> _Brief_
Please copy the lines below exactly, from the first one through the line showing "a knitted cuff.".

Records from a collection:
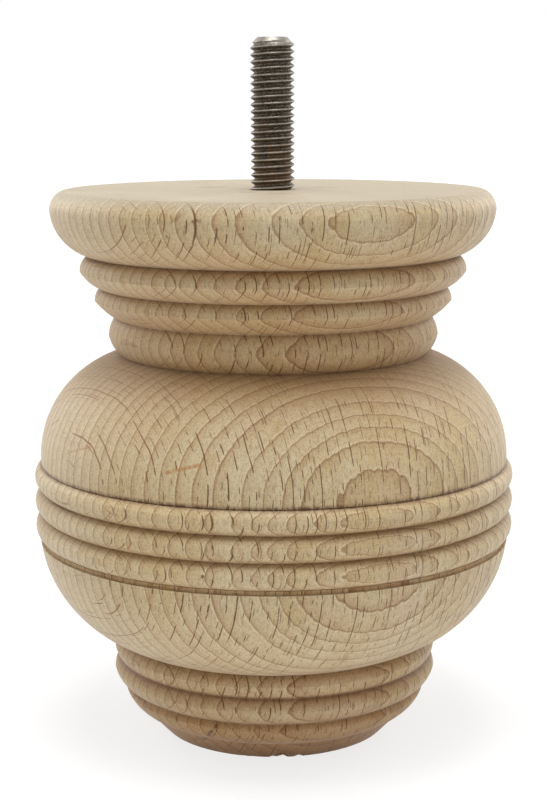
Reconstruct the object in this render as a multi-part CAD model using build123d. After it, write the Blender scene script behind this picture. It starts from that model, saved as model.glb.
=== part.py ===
# A turned beech bun foot for furniture, with the steel hanger bolt that fixes it.
# Millimetres. The foot stands on Z = 0 and its turning axis is the Z axis.
# Heights are stacked from the floor up, so every member rides on the one below.

import os
from collections import namedtuple
from math import radians, tan

from build123d import *

# One bead of the turning, from the groove under it to the groove over it.
# radius is the bead's widest and nose how far up that is, the bulges are the rise
# of its two arcs above their chords, under and over the nose, and groove is how
# much narrower the groove over the bead is.
Bead = namedtuple("Bead", "height radius nose under_bulge over_bulge groove")

foot_height = 100.0      # from the floor to the top face

# Sole and splayed base
sole_radius = 21.6
sole_round = 0.7         # rounding of the edge that stands on the floor
base_height = 3.8
base_radius = 24.5       # where the base meets the lowest bead

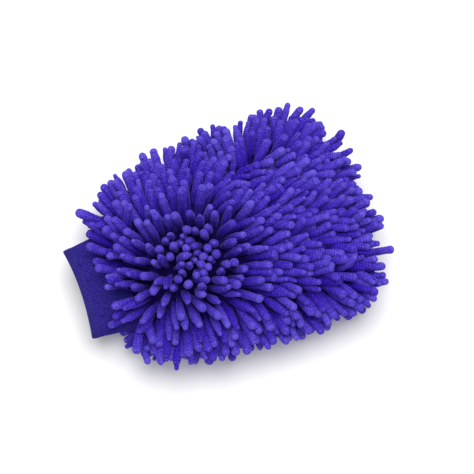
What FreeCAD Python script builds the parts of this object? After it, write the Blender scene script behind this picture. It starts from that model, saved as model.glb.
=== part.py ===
"""Chenille wash mitt: a sewn pocket of two pile panels with a lining and a knitted cuff.

The mitt lies on its lower pile. +Y runs from the cuff to the fingertips, +Z is up, and the origin
is the middle of the space it covers, on the surface it lies on. All sizes are millimetres.
"""

import FreeCAD
import Part
import math
import os

V = FreeCAD.Vector

DRIVING_SIZES = {
    # The cuff, a flattened knitted tube folded double at its mouth
    "cuff_length": 42.0,
    "mouth_half_width": 40.5,
    "cuff_flare": 0.13,
    "cuff_half_height": 9.0,
    "cuff_ply": 1.1,
    "cuff_ply_gap": 0.2,
    "hem_length": 7.5,
    "hem_swell": 0.6,
    "elastic_width": 5.6,
    "elastic_thickness": 1.0,
    "elastic_play": 0.1,
    "hinge_gap": 0.5,
    "flex_room_deg": 28.0,
    # The seam that joins the cuff to the pocket
    "join_length": 2.5,
    "join_swell": 0.4,
    "join_depth": 4.6,
    "stitch_radius": 0.4,
    "stitch_length": 2.4,
    "stitch_pitch": 3.6,
    # The pocket
    "pocket_length": 193.5,
    "seam_height": 26.0,
    "backing_thickness": 2.0,
    "allowance_width": 5.2,
    "allowance_thickness": 1.6,
    "allowance_gap": 0.2,
    "allowance_crest": 0.5,
    "allowance_start": 6.0,
    "side_stitch_start": 9.0,
    "layer_gap": 0.4,
    "lining_thickness": 0.9,
    "lining_side_room": 0.8,
    # The pile
    "noodle_radius": 3.7,
    "upper_noodle_length": 32.0,
    "longest_lower_noodle": 33.0,
    "noodle_root_depth": 0.6,
    "noodle_neck_radius": 1.7,
    "noodle_neck_length": 3.5,
    "noodle_pitch": 12.0,
    "row_count": 18.0,
    "first_row": 5.0,
    "last_row": 3.5,
    "seam_clearance": 6.0,
    "end_noodle_rise": 4.3,
    "pile_crown": 84.0,
    "upper_side_splay": 56.0,
    "upper_end_splay": 60.0,
    "lower_side_splay": 70.0,
    "lower_end_splay": 125.0,
    "lower_upright": 60.0,
    # A length greater than the whole mitt, for the boxes that trim it
    "beyond": 300.0,
}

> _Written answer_
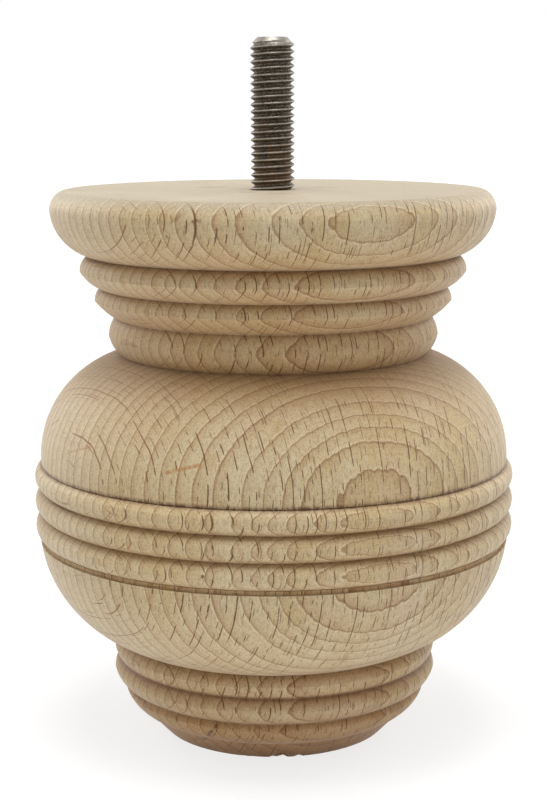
Reconstruct the object in this render as a multi-part CAD model using build123d. After it, write the Blender scene script behind this picture. It starts from that model, saved as model.glb.
=== part.py ===
# A turned beech bun foot for furniture, with the steel hanger bolt that fixes it.
# Millimetres. The foot stands on Z = 0 and its turning axis is the Z axis.
# Heights are stacked from the floor up, so every member rides on the one below.

import os
from collections import namedtuple
from math import radians, tan

from build123d import *

# One bead of the turning, from the groove under it to the groove over it.
# radius is the bead's widest and nose how far up that is, the bulges are the rise
# of its two arcs above their chords, under and over the nose, and groove is how
# much narrower the groove over the bead is.
Bead = namedtuple("Bead", "height radius nose under_bulge over_bulge groove")

foot_height = 100.0      # from the floor to the top face

# Sole and splayed base
sole_radius = 21.6
sole_round = 0.7         # rounding of the edge that stands on the floor
base_height = 3.8
base_radius = 24.5       # where the base meets the lowest bead

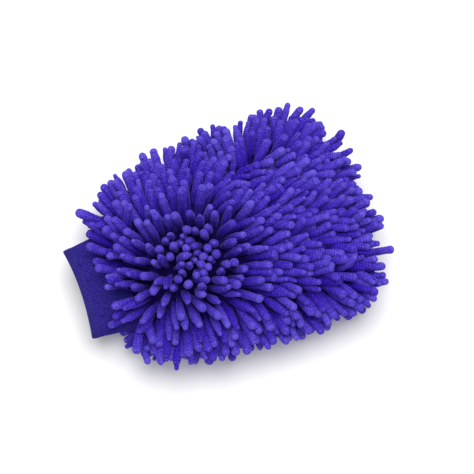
What FreeCAD Python script builds the parts of this object? After it, write the Blender scene script behind this picture. It starts from that model, saved as model.glb.
=== part.py ===
"""Chenille wash mitt: a sewn pocket of two pile panels with a lining and a knitted cuff.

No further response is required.